While students were calling the protest “non-violent,” the events on November 9th were anything but nonviolent. In previous student Occupy protests, protesters hit police officers with chairs, bricks, spitting, and using homemade plywood shields as weapons – with documented injuries to officers. At a moment’s notice, the November 9th protest at UC Berkeley could have turned even more violent than it did, much like the Occupy protests in neighboring Oakland.

Please understand that by no means are we interested in making excuses. We are only hoping that you will understand and consider the frustrations we experience daily as public safety officers sworn to uphold the law. It is our job to keep protests from escalating into violent events where lives could be endangered.

We sincerely ask for your help in doing this. Like you, we have been victims to budget cuts that affect our children and our families in real ways. We, too, hold on to the dream of being able to afford to send our children and grandchildren to a four-year university. Like you, we understand and fully support the need for change and a redirection of priorities.

To students and faculty: As 10,000 students surrounded a police car on campus in 1964, protesters passed the hat to help pay for repairs to the police car as a show of respect. Please peacefully respect the rules we are required to enforce – for all our safety and protection. Please respect the requests of our officers as we try to do our jobs.

To the University Administration and Regents: Please don’t ask us to enforce your policies then refuse to stand by us when we do. Your students, your faculty and your police – we need you to provide real leadership. We openly and honestly ask the UC Berkeley community for the opportunity to move forward together, peacefully and without further incident – in better understanding of one another. Thank you for listening.

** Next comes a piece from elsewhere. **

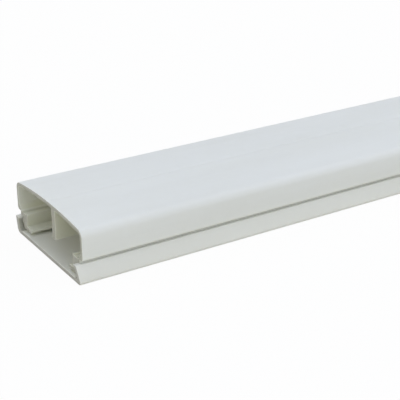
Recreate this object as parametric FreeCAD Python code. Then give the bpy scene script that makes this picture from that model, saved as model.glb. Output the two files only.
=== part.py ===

Reproduced in http://www.ibabuzz.com/politics/2011/11/28/uc-berkeley-police-speak-out-on-occupy-protest/

10 comments:

Anonymous said...

I was curious about the claim
"Our society in 2011 has become an extremely more violent place to live and to protect."

I checked various sources, and the clearest picture was on Wikipedia, http://en.wikipedia.org/wiki/File:Violent_Crime_Rates_in_the_United_States.svg
based on numbers supposedly from the Bureau of Justice Statistics. The numbers do indeed show violent crime up about 2.5 times from 1964, but way down from the peak in 1991 and 1992.

Mike S. said...

Of course they make the emotional appeal to the danger of their job but often are unable to support the position.

The "safety counts" pamphlet (snail) mailed out every year at Cal now contains instructions on how to interact with UCPD (p46-7). "Every year a number of law enforcement officers... are injured or killed during 'routine' stops." They fail to note the actual facts, for 2010 nationally, regarding ~532,000 officers, interacting with 235 million persons:
72 officers accidentally killed, 56 officers feloniously killed in the line of duty.
Odds of non-accident officer death: 0.0001353.
http://www.fbi.gov/about-us/cjis/ucr/leoka/leoka-2010/officers-feloniously-killed/feloniouslykilled
Odds of dying in a car accident in US (2007 CDC report using 2003 data): 0.0001539.
http://well.blogs.nytimes.com/2007/10/31/how-scared-should-we-be/
More likely to die in a car wreck than in the line of duty.
Do the officers of UCPD go about their lives in a state of high-vigilance and fear of dying in a car wreck?

Not mentioned in "Safety Counts" instructions: your rights under the law regarding interaction with law enforcement officers.